Als Privatnutzer erinnere ich mich nicht, wann ich zu Gmail gewechselt bin. Es wurde einfach zum Synonym für E-Mail, so wie Google zum Synonym für Websuche wurde. Als ich mein erstes Android-Handy kaufte, wusste ich nicht einmal, dass Google Android besitzt.
Wenn das Universal Ledger zur nahtlosen Infrastruktur wird, wird dir die Frage nach Dezentralisierung egal sein. Es ist einfach das praktische Ding.
Das schließt Risiken jedoch nicht aus.
Google ist mit kartellrechtlicher Prüfung vertraut. US-Gerichte haben bereits festgestellt, dass der Tech-Gigant in den Bereichen Suche und Werbung eine Monopolstellung innehat. Der Aufbau von Finanzkanälen wird die regulatorische Aufmerksamkeit nur verstärken.
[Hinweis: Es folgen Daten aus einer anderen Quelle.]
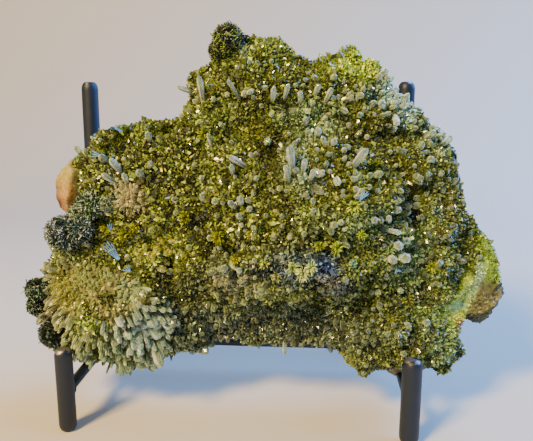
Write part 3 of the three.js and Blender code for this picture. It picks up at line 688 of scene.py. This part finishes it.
# Share of the places that a short quartz point takes, in patches and outside them.
QUARTZ_PATCHES = [
    (10, 119, 32, 5, 0.35), (20, 108, 14, 9, 0.4), (22, 92, 14, 10, 0.45), (57, 92, 15, 34, 0.27),
    (54, 60, 12, 12, 0.3), (-5, 86, 10, 12, 0.16), (2, 38, 46, 9, 0.75), (-10, 57, 9, 9, 0.8),
    (-38, 67.5, 9, 6, 0.7), (47, 119, 8, 5, 1), (60, 110, 7, 6, 0.9), (48, 67, 6, 7, 0.25),
    (43, 124, 5, 5, 1), (-68, 99, 7, 6, 0.2), (-25, 33, 14, 8, 0.7), (4, 74, 24, 8, 0.12),
    (-66, 64, 10, 5, 0.4), (40, 30, 14, 10, 0.12),
]
SPARSE_SHARE = 0.035
POINT_DRAWS, POINT_SPACING, POINTS_END = 60000, 2.3, 1.4
spots, out, _ = scatter(rng, POINT_DRAWS, POINT_SPACING, POINTS_END)
px, pz = spots[:, 0], spots[:, 2]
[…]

Der Zusammenbruch von Libra hat gezeigt: Sobald Zentralbanken ihre Souveränität bedroht sehen, kann ein Projekt schnell scheitern.
Derzeit befindet sich Googles UCL noch im Testnetz. Die Chicago Mercantile Exchange (CME) ist bereits an Bord, weitere Partner werden aktiv gewonnen. Google plant eine breitere Einführung im Jahr 2026. Ich denke, dieser Ehrgeiz ist nicht unbegründet.
Google setzt darauf, dass es den Geldfluss so langweilig, zuverlässig und unsichtbar machen kann wie das Tippen in ein Suchfeld.
Die Geschichte beginnt mit einer leeren Seite und einem Suchfeld. Ihr nächstes Kapitel könnte ein unsichtbares, aber von allen genutztes Hauptbuch sein.